I personally had worse luck at the Enterprise rental car station near LAX at the start of a recent trip. My backpack got separated from me on the shuttle bus and when I got it back, I had been relieved of everything electronic: Laptop, tablet, cables, headphones, TG-6 dive camera (but not its waterproof housing nor wet lens!), and $450 in cash that was squirreled away in a deep, deep pocket inside. The idiots didn't take the laptop's unique charger so that became useless in a few hours of them struggling to get past login security, they didn't take the camera's batteries nor chargers, didn't take my US Passport, etc. They WERE clever enough to take my prescription sunglasses with my rather strong -4.x prescription! :facepalm:They "made" $450 and an outdated Samsung tablet, but caused me a ton of grief resourcing everything I'd lost.
 
I visited Bonaire in March 2024 with 7 more divers. We were in Buddy Dive Resort. As part of the deal we had 2 Renault OROCH vans. We loaded 8 tanks in each van for 2 dives in the morning. At each dive site we geared and the empty dive bags were left in the van interior with the doors unlocked and the windows a little opened. Valuables were left in the Resort (phones and documents). We did the same in the afternoon after lunch.

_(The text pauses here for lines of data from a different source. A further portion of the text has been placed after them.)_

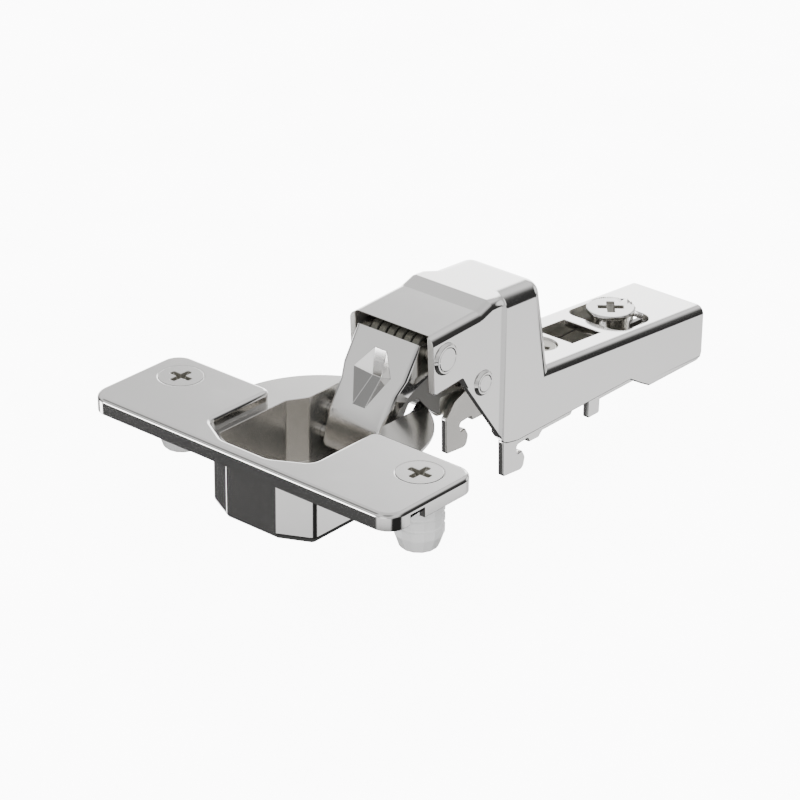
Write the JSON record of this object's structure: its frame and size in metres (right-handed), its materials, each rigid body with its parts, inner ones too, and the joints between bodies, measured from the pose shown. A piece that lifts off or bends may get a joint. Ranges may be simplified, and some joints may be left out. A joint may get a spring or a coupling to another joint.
{
  "type": "concealed cup hinge",
  "caption": "Concealed cup hinge for an inset door, cranked clip-on arm, four-bar linkage, wing plate and press-in dowels, stored open at a right angle.",
  "frame": {"origin": "on the axis of the 35 mm cup, in the plane of the door face that the cup's rim rests on", "axes": "+X from the cup towards the arm, +Y along the wing plate, +Z away from the door face"},
  "size_m": [0.1157, 0.0656, 0.0365],
  "materials": {
    "bright_nickel": "bright nickel plate on pressed steel, slightly soft reflections",
    "dark_nickel": "nickel-plated steel in the shade, duller",
    "pin_steel": "plain turned steel",
    "spring_steel": "oiled dark spring wire",
    "white_plastic": "translucent white moulded plastic"
  },
  "bodies": {
    "cup": {"wing_plate": "bright_nickel", "cup_shell": "bright_nickel", "screw_left": "bright_nickel", "screw_right": "bright_nickel", "dowel_left": "white_plastic", "dowel_right": "white_plastic", "outer_link_pin": "pin_steel", "inner_link_pin": "pin_steel"},
    "front_link": {"outer_link": "bright_nickel"},
    "rear_link": {"inner_link": "dark_nickel"},
    "arm": {"arm_channel": "bright_nickel", "big_rivet": "bright_nickel", "small_rivet": "bright_nickel", "torsion_spring": "spring_steel"},
    "overlay": {"overlay_screw": "bright_nickel"},
    "carrier": {"clip_carrier": "bright_nickel", "latch_pin": "pin_steel", "latch_spring": "spring_steel"},
    "cam": {"depth_cam": "bright_nickel"},
    "latch": {"latch_lever": "dark_nickel"}
  },
  "joints": [
    {"name": "door_swing", "type": "hinge", "parent": "cup", "child": "front_link", "pos_m": [0.01013, 0, -0.007], "axis": [0, -1, 0], "range_deg": [-4.81, 86.58]},
    {"name": "arm_on_front_link", "type": "hinge", "parent": "front_link", "child": "arm", "pos_m": [0.0209, 0, 0.0078], "axis": [0, -1, 0], "range_deg": [-0.25, 3.5]},
    {"name": "rear_link_swing", "type": "hinge", "parent": "cup", "child": "rear_link", "pos_m": [0.01173, 0, -0.00349], "axis": [0, -1, 0], "range_deg": [-5.8, 103.4]},
    {"name": "overlay_turn", "type": "hinge", "parent": "arm", "child": "overlay", "pos_m": [0.057, 0, -0.006], "axis": [0, 0, 1], "range_deg": [-360, 360]},
    {"name": "depth_slide", "type": "slide", "parent": "arm", "child": "carrier", "axis": [1, 0, 0], "range_m": [-0.0015, 0.0015]},
    {"name": "depth_turn", "type": "hinge", "parent": "carrier", "child": "cam", "pos_m": [0.0783, 0, -0.006], "axis": [0, 0, 1], "range_deg": [-120, 120]},
    {"name": "latch_release", "type": "hinge", "parent": "carrier", "child": "latch", "pos_m": [0.0846, 0, -0.0151], "axis": [0, -1, 0], "range_deg": [0, 12], "stiffness_Nm_per_rad": 0.06, "springref_deg": -14.32}
  ],
  "couplings": [
    {"joint": "arm_on_front_link", "follows": "door_swing", "ratio": 0.039501},
    {"joint": "rear_link_swing", "follows": "door_swing", "ratio": 1.1933},
    {"joint": "depth_turn", "follows": "depth_slide", "rad_per_m": 1396.3}
  ]
}
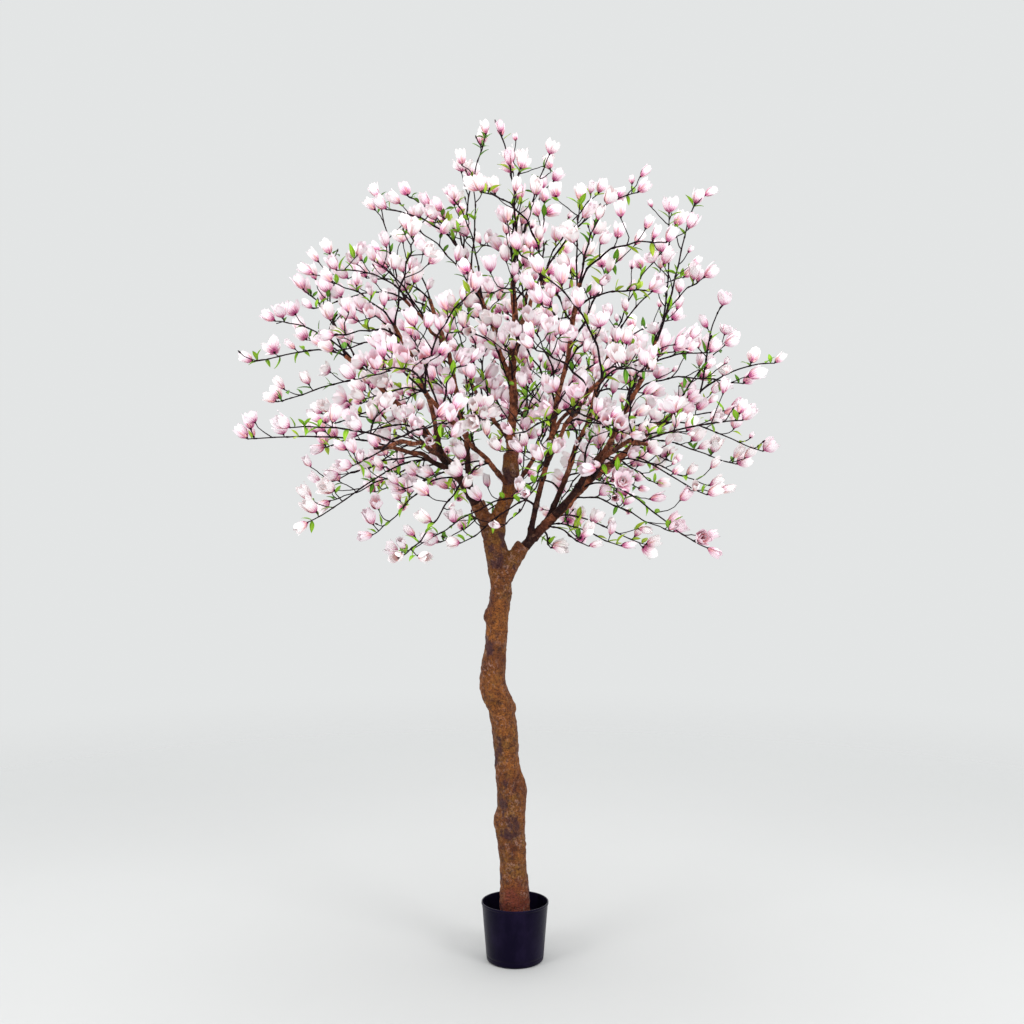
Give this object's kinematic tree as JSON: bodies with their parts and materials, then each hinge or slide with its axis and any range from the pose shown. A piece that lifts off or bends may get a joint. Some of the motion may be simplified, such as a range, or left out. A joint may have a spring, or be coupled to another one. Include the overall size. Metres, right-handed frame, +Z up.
{
  "type": "artificial magnolia tree",
  "caption": "Artificial magnolia tree with a moulded trunk and forked natural boughs, a round open crown of pink blossom sprays, standing in a plain black nursery pot.",
  "frame": {"origin": "centre of the pot's flat underside, on the floor", "axes": "+Z up; the reference view looks along +Y, with +X to its right; the crown spreads evenly to all sides"},
  "size_m": [1.9562, 1.8918, 3],
  "materials": {
    "pot_plastic": "moulded black plastic with a satin sheen",
    "cement": "rough cast cement",
    "moulded_bark": "moulded bark relief, golden brown with dark purple-brown patches",
    "natural_wood": "natural reddish brown branch with its bark on",
    "blossom": "silk petals, near white at the tip and magenta pink at the base",
    "leaf": "silk leaf, bright yellow green with a paler midrib",
    "twig": "knotty dark purple-brown plastic over wire"
  },
  "bodies": {
    "root": {"back_bough": "natural_wood", "back_left_bough": "natural_wood", "back_low_left_bough": "natural_wood", "back_low_right_bough": "natural_wood", "ballast": "cement", "blossom_back_left": "blossom", "blossom_back_middle": "blossom", "blossom_back_right": "blossom", "blossom_foot_left": "blossom", "blossom_foot_right": "blossom", "blossom_front_left": "blossom", "blossom_front_right": "blossom", "blossom_high_back": "blossom", "blossom_high_left": "blossom", "blossom_high_right": "blossom", "blossom_low_back": "blossom", "blossom_low_back_left": "blossom", "blossom_low_back_right": "blossom", "blossom_low_left": "blossom", "blossom_low_right": "blossom", "blossom_outer_right": "blossom", "blossom_shoulder_back": "blossom", "blossom_shoulder_front_left": "blossom", "blossom_shoulder_front_right": "blossom", "blossom_shoulder_left": "blossom", "blossom_shoulder_right": "blossom", "blossom_side_back_left": "blossom", "blossom_side_back_right": "blossom", "blossom_side_front_left": "blossom", "blossom_side_front_right": "blossom", "blossom_side_left": "blossom", "blossom_side_right": "blossom", "blossom_tip_left": "blossom", "blossom_tip_right": "blossom", "blossom_top": "blossom", "blossom_top_left": "blossom", "blossom_top_right": "blossom", "blossom_upper_left": "blossom", "blossom_upper_right": "blossom", "front_left_bough": "natural_wood", "front_low_left_bough": "natural_wood", "front_low_right_bough": "natural_wood", "front_right_bough": "natural_wood", "leader": "natural_wood", "leader_back_bough": "natural_wood", "leader_left_bough": "natural_wood", "leader_right_bough": "natural_wood", "left_bough": "natural_wood", "left_fork_bough": "natural_wood", "left_front_bough": "natural_wood", "left_low_bough": "natural_wood", "left_rising_bough": "natural_wood", "pot": "pot_plastic", "right_back_bough": "natural_wood", "right_bough": "natural_wood", "right_front_bough": "natural_wood", "right_middle_bough": "natural_wood", "right_upper_bough": "natural_wood", "trunk": "moulded_bark", "trunk_foot": "moulded_bark"}
  },
  "joints": []
}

Nothing was touched in the 5 diving days.
We usually see three or more vans or cars in each dive site we visited.
Did you leave tanks in the vehicles? I imagine I’d rent two, do two dives, have lunch then get the tanks filled or exchange them so always be leaving one in the truck. Thanks
 
I'm not @emoreira, but standard practice is to leave your full and empty tanks in the open truck bed. They provide tank racks to keep them from rolling/shifting around back there. As I said above, no theft problems with respect to tanks on this smallish island.
 
Tank theft is the least of your worries on Bonaire. Tanks are so commonplace that they don't have unique value, and they're all labeled anyway. It's a small island - where's the black market for stolen tanks? The only thing I can imagine is some tourist deciding they "need" an extra tank and snagging one at random, but I've literally never heard of that happening.

Like most others, we've also never had anything stolen from our vehicles at dive sites. But apparently it can be a thing, so the above advice is spot-on: Doors unlocked, windows down a bit, nothing valuable in sight.

I personally had worse luck at the Enterprise rental car station near LAX at the start of a recent trip. My backpack got separated from me on the shuttle bus and when I got it back, I had been relieved of everything electronic: Laptop, tablet, cables, headphones, TG-6 dive camera (but not its waterproof housing nor wet lens!), and $450 in cash that was squirreled away in a deep, deep pocket inside. The idiots didn't take the laptop's unique charger so that became useless in a few hours of them struggling to get past login security, they didn't take the camera's batteries nor chargers, didn't take my US Passport, etc. They WERE clever enough to take my prescription sunglasses with my rather strong -4.x prescription! :facepalm:They "made" $450 and an outdated Samsung tablet, but caused me a ton of grief resourcing everything I'd lost.
I’m sorry to hear that. Theft is a real worry with Travel. Whenever is think I’m paranoid I think of stories like this or worse, robberies by force. I remember aggressively yelling at wanna be thieves swarming me in Rome many years ago. In Thailand I woke up to a person coming in my beach shack window on Ko Tao Island. I yelled , he yelled and ran off. Did your insurance replace it all or were you out of pocket a lot of money?